Z5/Lactate Clearance Training
Sometimes you are required to ride for sustained periods above your FTP, for example a short steep hill within a long time trial or even those short TT’s ridden predominantly about your FTP. This requires both an ability to tolerate high levels of lactate/blood acidity and hold solid form and an ability to clear the lactate and waste products rapidly after a period above FTP so you can return to cruising speed as quick as possible. The over-under intervals, and Z5 intervals mentioned previously, both cause adaptations that will help you become proficient in this area
Following the principle of specificity, it is best to do sessions aimed at improving your time trialing on your TT bike/in your TT position. Nearly all riders find that they cannot produce the same power numbers in this position at first. This is due to the different hip angle, and different muscle recruitment demanded by a time trial position. However this power loss can be mitigated, and even eliminated, by training in the time trial position.

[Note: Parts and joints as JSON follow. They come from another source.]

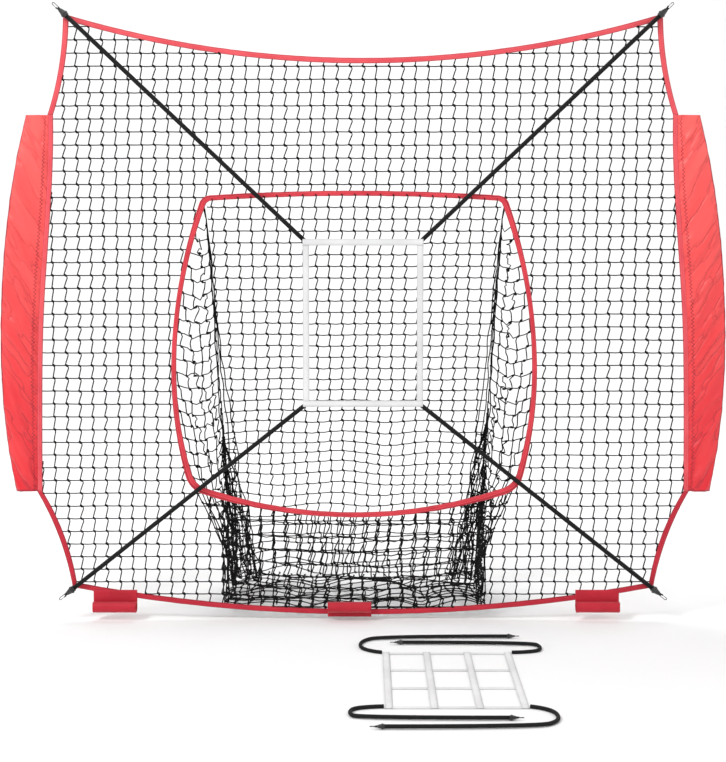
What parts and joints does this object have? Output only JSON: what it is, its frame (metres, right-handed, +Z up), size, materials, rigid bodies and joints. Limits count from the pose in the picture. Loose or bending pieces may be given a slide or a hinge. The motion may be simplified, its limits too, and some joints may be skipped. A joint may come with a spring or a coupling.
{
  "type": "pitching target net",
  "caption": "Bow net with pole sleeves, a rear ball pocket, base bar tabs, a corded strike zone and a loose grid target.",
  "frame": {"origin": "on the floor, under the middle of the net's bottom edge, in the plane of the net", "axes": "+Z up; +X across the net to the right as the thrower sees it; +Y away from the thrower, so the net's face looks along -Y and the pocket hangs on the +Y side"},
  "size_m": [2.134, 1.4953, 1.8159],
  "materials": {
    "net_cord": "knotted black polyester twine",
    "edge_binding": "folded red webbing, topstitched",
    "sleeve_nylon": "coated red woven nylon with soft folds",
    "tab_nylon": "crimson woven nylon with a hook-and-loop face",
    "white_webbing": "white woven webbing",
    "shock_cord": "black braided sheath over rubber",
    "ferrule_plastic": "black moulded plastic",
    "hook_steel": "black coated steel wire"
  },
  "bodies": {
    "net": {"main_net": "net_cord", "binding_top": "edge_binding", "binding_bottom": "edge_binding", "binding_left_upper": "edge_binding", "binding_left_lower": "edge_binding", "binding_right_upper": "edge_binding", "binding_right_lower": "edge_binding", "sleeve_seam_left": "edge_binding", "sleeve_seam_right": "edge_binding", "sleeve_left": "sleeve_nylon", "sleeve_right": "sleeve_nylon", "mouth_band": "edge_binding", "pocket_back": "net_cord", "pocket_left": "net_cord", "pocket_right": "net_cord", "pocket_floor": "net_cord", "pocket_apron": "net_cord", "bar_tab_left": "tab_nylon", "bar_tab_centre": "tab_nylon", "bar_tab_right": "tab_nylon"},
    "flap_left": {"tab_flap_left": "tab_nylon"},
    "flap_centre": {"tab_flap_centre": "tab_nylon"},
    "flap_right": {"tab_flap_right": "tab_nylon"},
    "strike_zone": {"zone_strip_top": "white_webbing", "zone_strip_bottom": "white_webbing", "zone_strip_left": "white_webbing", "zone_strip_right": "white_webbing", "zone_cord_upper_left": "shock_cord", "zone_cord_upper_right": "shock_cord", "zone_cord_lower_left": "shock_cord", "zone_cord_lower_right": "shock_cord", "zone_ferrules": "ferrule_plastic"},
    "nine_hole_target": {"target_rows": "white_webbing", "target_columns": "white_webbing", "target_cord_far_left": "shock_cord", "target_cord_near_right": "shock_cord", "target_cord_far_right": "shock_cord", "target_cord_near_left": "shock_cord", "target_ferrules": "ferrule_plastic"},
    "zone_hook_upper_left": {"zone_hook_upper_left": "hook_steel"},
    "zone_gate_upper_left": {"zone_gate_upper_left": "hook_steel"},
    "zone_hook_upper_right": {"zone_hook_upper_right": "hook_steel"},
    "zone_gate_upper_right": {"zone_gate_upper_right": "hook_steel"},
    "zone_hook_lower_left": {"zone_hook_lower_left": "hook_steel"},
    "zone_gate_lower_left": {"zone_gate_lower_left": "hook_steel"},
    "zone_hook_lower_right": {"zone_hook_lower_right": "hook_steel"},
    "zone_gate_lower_right": {"zone_gate_lower_right": "hook_steel"},
    "target_hook_far_left": {"target_hook_far_left": "hook_steel"},
    "target_gate_far_left": {"target_gate_far_left": "hook_steel"},
    "target_hook_near_right": {"target_hook_near_right": "hook_steel"},
    "target_gate_near_right": {"target_gate_near_right": "hook_steel"},
    "target_hook_far_right": {"target_hook_far_right": "hook_steel"},
    "target_gate_far_right": {"target_gate_far_right": "hook_steel"},
    "target_hook_near_left": {"target_hook_near_left": "hook_steel"},
    "target_gate_near_left": {"target_gate_near_left": "hook_steel"}
  },
  "joints": [
    {"name": "flap_left_open", "type": "hinge", "parent": "net", "child": "flap_left", "pos_m": [-0.737, -0.018, 0.0258], "axis": [1, 0, 0], "range_deg": [0, 105]},
    {"name": "flap_centre_open", "type": "hinge", "parent": "net", "child": "flap_centre", "pos_m": [-0.04, -0.018, 0.0258], "axis": [1, 0, 0], "range_deg": [0, 105]},
    {"name": "flap_right_open", "type": "hinge", "parent": "net", "child": "flap_right", "pos_m": [0.697, -0.018, 0.0258], "axis": [1, 0, 0], "range_deg": [0, 105]},
    {"name": "strike_zone_lift_off", "type": "slide", "parent": "net", "child": "strike_zone", "axis": [0, -1, 0], "range_m": [0, 0.5]},
    {"name": "nine_hole_target_lift", "type": "slide", "parent": "net", "child": "nine_hole_target", "axis": [0, 0, 1], "range_m": [0, 0.6]},
    {"name": "zone_hook_upper_left_swivel", "type": "hinge", "parent": "strike_zone", "child": "zone_hook_upper_left", "pos_m": [-0.87684, -0.0148, 1.79475], "axis": [-0.7269, 0, 0.6868], "continuous": true},
    {"name": "zone_gate_upper_left_press", "type": "hinge", "parent": "zone_hook_upper_left", "child": "zone_gate_upper_left", "pos_m": [-0.88583, -0.0148, 1.7987], "axis": [0, 1, 0], "range_deg": [0, 20], "stiffness_Nm_per_rad": 0.02, "springref_deg": -11.46},
    {"name": "zone_hook_upper_right_swivel", "type": "hinge", "parent": "strike_zone", "child": "zone_hook_upper_right", "pos_m": [0.87684, -0.0148, 1.79475], "axis": [0.7269, 0, 0.6868], "continuous": true},
    {"name": "zone_gate_upper_right_press", "type": "hinge", "parent": "zone_hook_upper_right", "child": "zone_gate_upper_right", "pos_m": [0.8813, -0.0148, 1.8035], "axis": [0, 1, 0], "range_deg": [0, 20], "stiffness_Nm_per_rad": 0.02, "springref_deg": -11.46},
    {"name": "zone_hook_lower_left_swivel", "type": "hinge", "parent": "strike_zone", "child": "zone_hook_lower_left", "pos_m": [-0.87937, -0.0148, 0.08101], "axis": [-0.7827, 0, -0.6225], "continuous": true},
    {"name": "zone_gate_lower_left_press", "type": "hinge", "parent": "zone_hook_lower_left", "child": "zone_gate_lower_left", "pos_m": [-0.88455, -0.0148, 0.07267], "axis": [0, 1, 0], "range_deg": [0, 20], "stiffness_Nm_per_rad": 0.02, "springref_deg": -11.46},
    {"name": "zone_hook_lower_right_swivel", "type": "hinge", "parent": "strike_zone", "child": "zone_hook_lower_right", "pos_m": [0.87937, -0.0148, 0.08101], "axis": [0.7827, 0, -0.6225], "continuous": true},
    {"name": "zone_gate_lower_right_press", "type": "hinge", "parent": "zone_hook_lower_right", "child": "zone_gate_lower_right", "pos_m": [0.88866, -0.0148, 0.07783], "axis": [0, 1, 0], "range_deg": [0, 20], "stiffness_Nm_per_rad": 0.02, "springref_deg": -11.46},
    {"name": "target_hook_far_left_swivel", "type": "hinge", "parent": "nine_hole_target", "child": "target_hook_far_left", "pos_m": [0.4264, -0.215, 0.0072], "axis": [1, 0, 0], "continuous": true},
    {"name": "target_gate_far_left_press", "type": "hinge", "parent": "target_hook_far_left", "child": "target_gate_far_left", "pos_m": [0.43232, -0.21289, 0.0072], "axis": [0, 0, -1], "range_deg": [0, 20], "stiffness_Nm_per_rad": 0.005, "springref_deg": -11.46},
    {"name": "target_hook_near_right_swivel", "type": "hinge", "parent": "nine_hole_target", "child": "target_hook_near_right", "pos_m": [0.0336, -1.006, 0.0072], "axis": [-1, 0, 0], "continuous": true},
    {"name": "target_gate_near_right_press", "type": "hinge", "parent": "target_hook_near_right", "child": "target_gate_near_right", "pos_m": [0.02768, -1.00811, 0.0072], "axis": [0, 0, -1], "range_deg": [0, 20], "stiffness_Nm_per_rad": 0.005, "springref_deg": -11.46},
    {"name": "target_hook_far_right_swivel", "type": "hinge", "parent": "nine_hole_target", "child": "target_hook_far_right", "pos_m": [0.0936, -0.279, 0.0072], "axis": [-1, 0, 0], "continuous": true},
    {"name": "target_gate_far_right_press", "type": "hinge", "parent": "target_hook_far_right", "child": "target_gate_far_right", "pos_m": [0.08768, -0.28111, 0.0072], "axis": [0, 0, -1], "range_deg": [0, 20], "stiffness_Nm_per_rad": 0.005, "springref_deg": -11.46},
    {"name": "target_hook_near_left_swivel", "type": "hinge", "parent": "nine_hole_target", "child": "target_hook_near_left", "pos_m": [0.3664, -0.942, 0.0072], "axis": [1, 0, 0], "continuous": true},
    {"name": "target_gate_near_left_press", "type": "hinge", "parent": "target_hook_near_left", "child": "target_gate_near_left", "pos_m": [0.37232, -0.93989, 0.0072], "axis": [0, 0, -1], "range_deg": [0, 20], "stiffness_Nm_per_rad": 0.005, "springref_deg": -11.46}
  ]
}
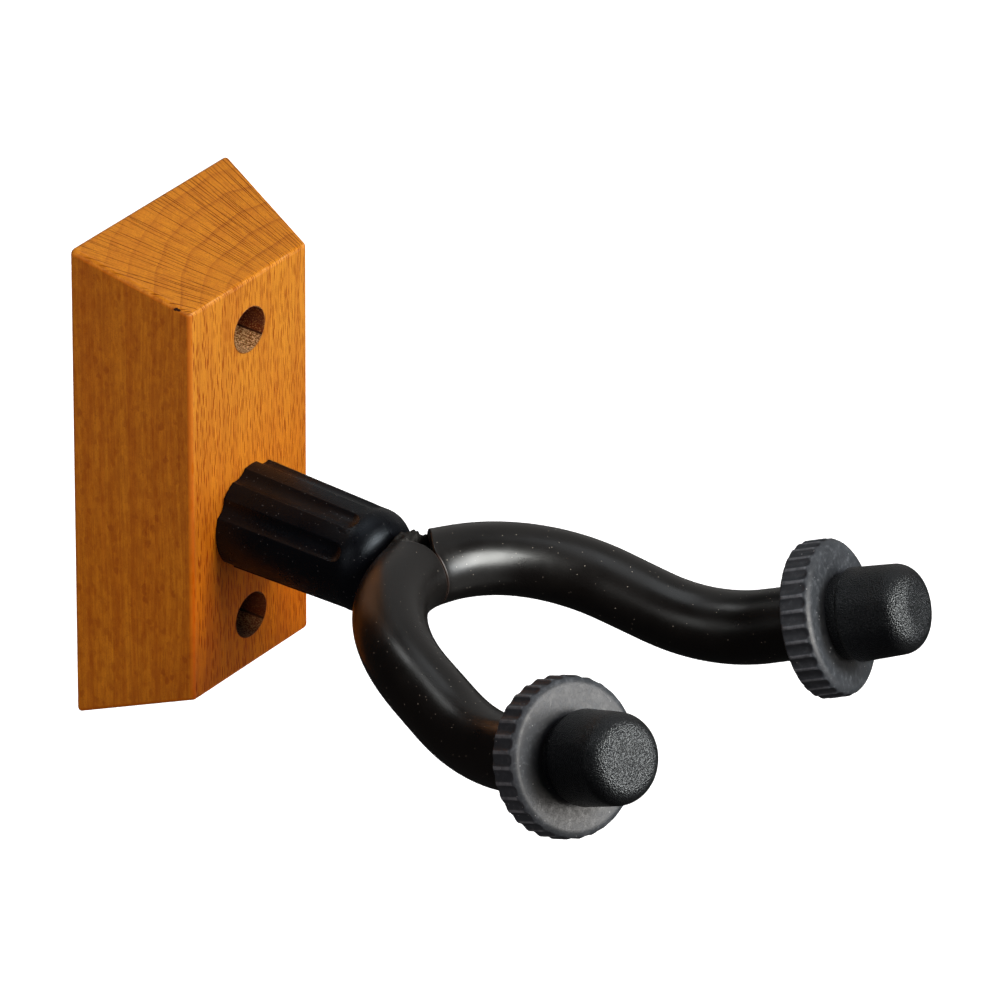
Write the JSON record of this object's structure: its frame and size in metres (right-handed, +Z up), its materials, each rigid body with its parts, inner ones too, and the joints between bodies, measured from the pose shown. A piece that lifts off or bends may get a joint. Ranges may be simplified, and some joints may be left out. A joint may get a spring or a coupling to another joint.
{
  "type": "wall guitar hanger",
  "caption": "Wall hanger for a guitar: tapered wooden base, fluted collar and a rubber-sleeved yoke that swivels on its stem, with ribbed stop rings and end caps.",
  "frame": {"origin": "on the wall, at the middle of the base's back face, midway between the two wall screws", "axes": "+Z up, +X to the right of someone who faces the wall, +Y into the wall; the hanger stands out along -Y"},
  "size_m": [0.1173, 0.1548, 0.1048],
  "materials": {
    "stained_beech": "satin lacquer over stained beech",
    "collar_plastic": "satin black moulded plastic",
    "sleeve_rubber": "smooth black-brown rubber tube with a soft sheen",
    "ring_rubber": "matt grey moulded rubber",
    "cap_plastic": "black plastic with a coarse spark texture",
    "yoke_steel": "black painted steel",
    "zinc_steel": "zinc-plated steel",
    "nylon": "natural nylon"
  },
  "bodies": {
    "wall_base": {"wood_block": "stained_beech", "rear_washer": "zinc_steel"},
    "collar": {"stem_collar": "collar_plastic"},
    "yoke": {"yoke_rod": "yoke_steel", "stem": "yoke_steel", "spring_washer": "zinc_steel", "lock_nut": "zinc_steel", "lock_nut_insert": "nylon", "left_sleeve": "sleeve_rubber", "right_sleeve": "sleeve_rubber", "left_stop_ring": "ring_rubber", "right_stop_ring": "ring_rubber", "left_end_cap": "cap_plastic", "right_end_cap": "cap_plastic"}
  },
  "joints": [
    {"name": "yoke_swivel", "type": "hinge", "parent": "wall_base", "child": "yoke", "pos_m": [0, -0.025, -0.0091], "axis": [0, -1, 0], "continuous": true},
    {"name": "collar_turn", "type": "hinge", "parent": "wall_base", "child": "collar", "pos_m": [0, -0.025, -0.0091], "axis": [0, -1, 0], "continuous": true}
  ]
}
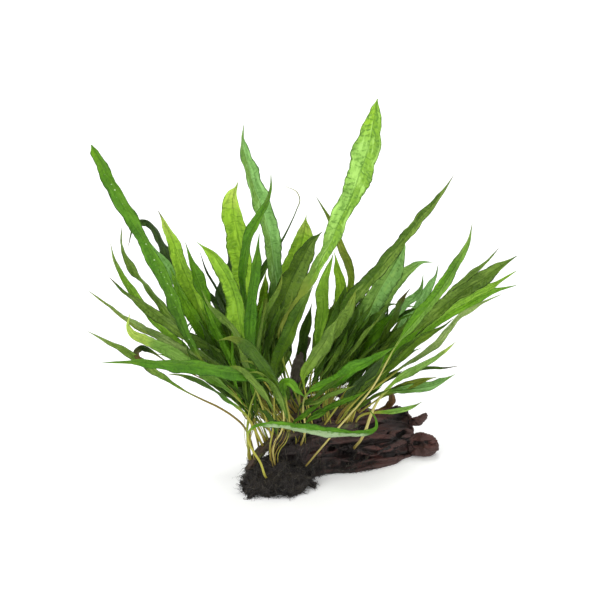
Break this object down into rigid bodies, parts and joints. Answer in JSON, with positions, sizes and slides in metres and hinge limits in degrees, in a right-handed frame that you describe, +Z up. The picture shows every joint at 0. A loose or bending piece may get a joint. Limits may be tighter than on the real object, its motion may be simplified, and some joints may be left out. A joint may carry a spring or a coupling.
{
  "type": "java fern on driftwood",
  "caption": "Aquarium fern with long narrow wavy leaves, growing from creeping stems and a dark root mat on a flat-bottomed piece of driftwood.",
  "frame": {"origin": "a point on the flat face under the wood, near the front of its left end, where the plant rests", "axes": "+Z up; +X to the right along the wood, towards its knobbed end; +Y away from the viewer"},
  "size_m": [0.2069, 0.1266, 0.1974],
  "materials": {
    "driftwood": "dark reddish brown waterlogged wood, matt, with splits along its grain",
    "weathered_driftwood": "grey-brown weathered wood, matt",
    "rhizome": "brown creeping stem with old frond scars",
    "root_mat": "near-black matted hair roots",
    "leaf_lime": "yellow-green young blade, light shows through it",
    "leaf_light": "light green blade, half gloss",
    "leaf_mid": "mid green blade, half gloss",
    "leaf_deep": "saturated deep green blade, half gloss",
    "leaf_dark": "dark green old blade, half gloss",
    "leaf_olive": "olive green blade, dull",
    "leaf_grey": "pale grey-green underside of a blade, dull"
  },
  "bodies": {
    "root": {"driftwood_log": "driftwood", "driftwood_end_knob": "driftwood", "driftwood_prong": "driftwood", "driftwood_branch": "weathered_driftwood", "rhizome_front": "rhizome", "rhizome_middle": "rhizome", "rhizome_back": "rhizome", "root_mat": "root_mat", "frond_left_long": "leaf_mid", "frond_left_bright": "leaf_light", "frond_left_arch": "leaf_dark", "frond_left_lime": "leaf_light", "frond_left_inner": "leaf_mid", "frond_left_wavy": "leaf_olive", "frond_left_yellow": "leaf_light", "frond_left_dark_low": "leaf_dark", "frond_left_grey": "leaf_grey", "frond_left_low_pale": "leaf_grey", "frond_left_young": "leaf_light", "frond_left_horizontal": "leaf_deep", "frond_left_small_low": "leaf_dark", "frond_lime_back": "leaf_lime", "frond_tall_left": "leaf_grey", "frond_crossing_dark": "leaf_deep", "frond_bent_wisp": "leaf_dark", "frond_tall_main": "leaf_light", "frond_behind_tall": "leaf_olive", "frond_centre_dark": "leaf_dark", "frond_lime_small": "leaf_lime", "frond_left_fold_lime": "leaf_light", "frond_back_dark_left": "leaf_dark", "frond_left_edge_dark": "leaf_dark", "frond_grey_stripe": "leaf_grey", "frond_front_fold": "leaf_mid", "frond_vertical_mid": "leaf_mid", "frond_under_tall": "leaf_grey", "frond_bright_mid": "leaf_deep", "frond_light_mid": "leaf_light", "frond_right_long_dark": "leaf_olive", "frond_right_broad": "leaf_mid", "frond_right_arch": "leaf_light", "frond_right_brown": "leaf_dark", "frond_right_green": "leaf_mid", "frond_right_dark_tip": "leaf_mid", "frond_right_bright": "leaf_deep", "frond_right_far_thin": "leaf_dark", "frond_right_low_dark": "leaf_olive", "frond_right_low_yellow": "leaf_light", "frond_right_low_green": "leaf_deep", "frond_right_low_grey": "leaf_grey", "frond_right_lower_dark": "leaf_dark", "frond_right_lower_yellow": "leaf_olive", "frond_right_level": "leaf_light", "frond_right_lowest": "leaf_grey", "frond_front_curl": "leaf_grey", "frond_centre_olive": "leaf_olive", "frond_centre_bright": "leaf_deep", "frond_centre_lower": "leaf_mid", "frond_small_front": "leaf_mid", "frond_fill_right": "leaf_dark"}
  },
  "joints": []
}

This is an area that can give a rider huge improvements in performance, and is a key aspect of training for time trials. I used to do my long endurance rides on the TT bike to improve my ability to produce power in that position, while 4 hour rides on the TT bike may be excessive for most riders, it illustrates the importance of maximising the time spent in your TT position. A more practical tip for amateur riders is to perform your recovery rides on the TT bike. These rides when performed regularly will really help in adapting your body to produce power in a TT position. Training will have tangible effects on your results in time trialing, unlike road racing where there are a lot of variables outside your control can affect your results, time trialing is a much more controlled environment.
Training for time trials is a very rewarding process, the more effort you put in, the more you get out and they are not called “the race of truth” for nothing!